● **Problem to solve**
Below is the data. Give it again, complete and exact.

[Start Data excerpt]

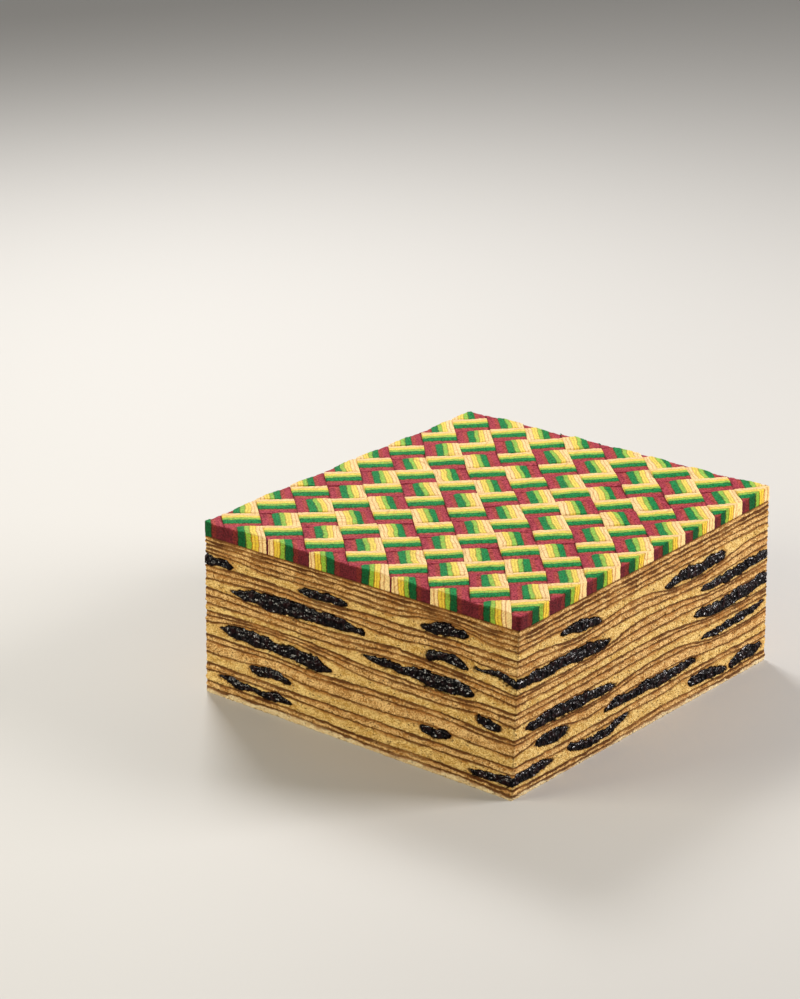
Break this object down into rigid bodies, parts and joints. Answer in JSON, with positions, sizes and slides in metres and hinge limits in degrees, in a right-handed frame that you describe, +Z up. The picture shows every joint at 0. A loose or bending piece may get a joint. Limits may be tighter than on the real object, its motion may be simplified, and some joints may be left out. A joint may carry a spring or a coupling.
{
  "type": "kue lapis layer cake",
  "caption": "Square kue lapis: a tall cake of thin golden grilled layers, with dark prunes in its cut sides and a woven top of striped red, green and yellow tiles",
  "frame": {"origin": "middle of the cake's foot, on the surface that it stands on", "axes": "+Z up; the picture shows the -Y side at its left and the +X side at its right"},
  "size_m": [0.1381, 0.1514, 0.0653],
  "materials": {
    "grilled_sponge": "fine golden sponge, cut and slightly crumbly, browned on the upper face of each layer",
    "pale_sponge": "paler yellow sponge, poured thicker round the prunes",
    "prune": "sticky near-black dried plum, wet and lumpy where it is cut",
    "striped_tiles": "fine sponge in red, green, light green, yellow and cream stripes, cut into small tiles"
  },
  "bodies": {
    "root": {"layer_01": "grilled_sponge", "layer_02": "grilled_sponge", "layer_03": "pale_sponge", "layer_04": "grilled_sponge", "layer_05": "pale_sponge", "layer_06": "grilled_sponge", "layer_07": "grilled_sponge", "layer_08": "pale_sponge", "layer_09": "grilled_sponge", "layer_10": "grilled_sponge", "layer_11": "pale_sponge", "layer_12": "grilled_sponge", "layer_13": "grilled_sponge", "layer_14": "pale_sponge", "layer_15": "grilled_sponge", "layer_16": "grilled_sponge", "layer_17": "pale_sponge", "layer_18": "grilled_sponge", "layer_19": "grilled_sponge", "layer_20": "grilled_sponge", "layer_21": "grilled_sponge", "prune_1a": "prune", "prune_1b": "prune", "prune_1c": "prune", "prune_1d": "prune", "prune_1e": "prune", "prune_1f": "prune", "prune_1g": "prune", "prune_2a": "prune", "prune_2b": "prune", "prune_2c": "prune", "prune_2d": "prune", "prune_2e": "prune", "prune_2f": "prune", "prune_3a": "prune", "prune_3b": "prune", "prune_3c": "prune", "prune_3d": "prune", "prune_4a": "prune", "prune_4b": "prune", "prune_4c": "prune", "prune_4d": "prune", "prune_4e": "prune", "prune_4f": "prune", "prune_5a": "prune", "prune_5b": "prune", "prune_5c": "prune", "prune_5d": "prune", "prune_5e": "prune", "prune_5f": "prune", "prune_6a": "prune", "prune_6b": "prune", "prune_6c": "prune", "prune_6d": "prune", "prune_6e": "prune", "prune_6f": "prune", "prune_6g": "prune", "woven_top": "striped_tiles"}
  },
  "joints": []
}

[End Data excerpt]

● **Reply to the task**
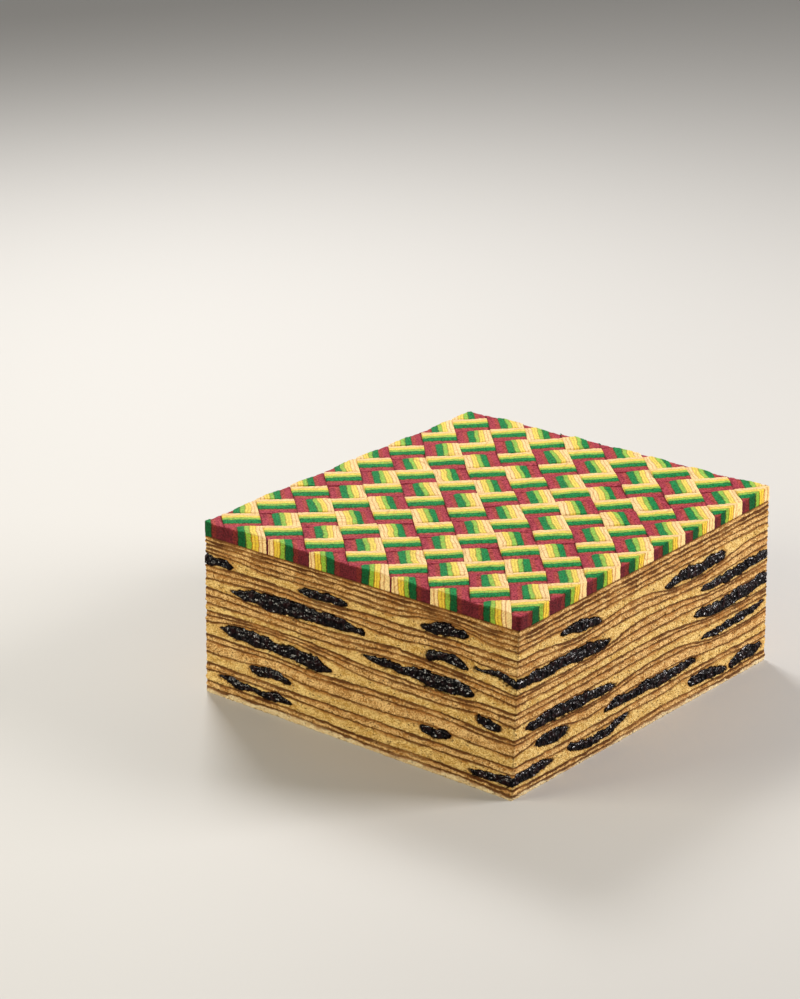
Break this object down into rigid bodies, parts and joints. Answer in JSON, with positions, sizes and slides in metres and hinge limits in degrees, in a right-handed frame that you describe, +Z up. The picture shows every joint at 0. A loose or bending piece may get a joint. Limits may be tighter than on the real object, its motion may be simplified, and some joints may be left out. A joint may carry a spring or a coupling.
{
  "type": "kue lapis layer cake",
  "caption": "Square kue lapis: a tall cake of thin golden grilled layers, with dark prunes in its cut sides and a woven top of striped red, green and yellow tiles",
  "frame": {"origin": "middle of the cake's foot, on the surface that it stands on", "axes": "+Z up; the picture shows the -Y side at its left and the +X side at its right"},
  "size_m": [0.1381, 0.1514, 0.0653],
  "materials": {
    "grilled_sponge": "fine golden sponge, cut and slightly crumbly, browned on the upper face of each layer",
    "pale_sponge": "paler yellow sponge, poured thicker round the prunes",
    "prune": "sticky near-black dried plum, wet and lumpy where it is cut",
    "striped_tiles": "fine sponge in red, green, light green, yellow and cream stripes, cut into small tiles"
  },
  "bodies": {
    "root": {"layer_01": "grilled_sponge", "layer_02": "grilled_sponge", "layer_03": "pale_sponge", "layer_04": "grilled_sponge", "layer_05": "pale_sponge", "layer_06": "grilled_sponge", "layer_07": "grilled_sponge", "layer_08": "pale_sponge", "layer_09": "grilled_sponge", "layer_10": "grilled_sponge", "layer_11": "pale_sponge", "layer_12": "grilled_sponge", "layer_13": "grilled_sponge", "layer_14": "pale_sponge", "layer_15": "grilled_sponge", "layer_16": "grilled_sponge", "layer_17": "pale_sponge", "layer_18": "grilled_sponge", "layer_19": "grilled_sponge", "layer_20": "grilled_sponge", "layer_21": "grilled_sponge", "prune_1a": "prune", "prune_1b": "prune", "prune_1c": "prune", "prune_1d": "prune", "prune_1e": "prune", "prune_1f": "prune", "prune_1g": "prune", "prune_2a": "prune", "prune_2b": "prune", "prune_2c": "prune", "prune_2d": "prune", "prune_2e": "prune", "prune_2f": "prune", "prune_3a": "prune", "prune_3b": "prune", "prune_3c": "prune", "prune_3d": "prune", "prune_4a": "prune", "prune_4b": "prune", "prune_4c": "prune", "prune_4d": "prune", "prune_4e": "prune", "prune_4f": "prune", "prune_5a": "prune", "prune_5b": "prune", "prune_5c": "prune", "prune_5d": "prune", "prune_5e": "prune", "prune_5f": "prune", "prune_6a": "prune", "prune_6b": "prune", "prune_6c": "prune", "prune_6d": "prune", "prune_6e": "prune", "prune_6f": "prune", "prune_6g": "prune", "woven_top": "striped_tiles"}
  },
  "joints": []
}